Of course, the exact set of exemptions may vary quite a bit, depending on the OpenTelemetry collector configuration and which features of the OpenTelemetry collector Helm chart are used.
Additionally, there is one thing that I could not get to work on GKE Autopilot, and I did not find a matching exemption for yet:
If you use the kubeletstats receiver with any of the following
extra_metadata_labels(container.id,k8s.volume.type) enabled, or- utilization metrics (i.e.
k8s.pod.cpu_limit_utilization,k8s.pod.cpu_request_utilization,k8s.pod.memory_limit_utilization,k8s.pod.memory_request_utilization) enabled,
the kubeletstats receiver will try to talk to the /pods endpoint on the kubelet's read-only port 10250, which requires the RBAC permission "node/proxy" (api group "core", verb "get").
Apparently that permission "node/proxy" is not available for unprivileged workloads on GKE Autopilot. I also did not find any exemption for a privileged workload that would lift this restriction.
@svrnm is there a community-owned GCP project we should use for testing the allowlist (feel free to ping it to me on slack if it isn't public information), or is there a process for creating a new community-owned GCP project for this?
We also need a community-owned google group to manage access. Ideally we should have a dedicated group for this. Can you create one?
@dashpole apologies for not getting back earlier to you, this one slipped.
@open-telemetry/sig-project-infra-approvers (https://cloud-native.slack.com/archives/C07BPU981PV) can help with the community-owned GCP project and group creation.

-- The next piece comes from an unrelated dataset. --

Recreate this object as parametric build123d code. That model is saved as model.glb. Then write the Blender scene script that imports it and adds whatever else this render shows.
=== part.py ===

we don't have a community-owned GCP project that I'm aware of: https://github.com/open-telemetry/community/blob/main/assets.md
@dashpole if you set one up, just document it in assets.md with yourself (and anyone else) as admins
I noticed we do have something Google Cloud related attached to the [email protected] google account:
https://github.com/open-telemetry/opentelemetry.io/blob/c9b72bab431e821bcc47e7c1d17d23b95f95b39a/content/en/blog/2025/go-opentelemetry-io-expired-certificate.md?plain=1#L65
I don't have any context about this, maybe it has to be due to domain ownership(?)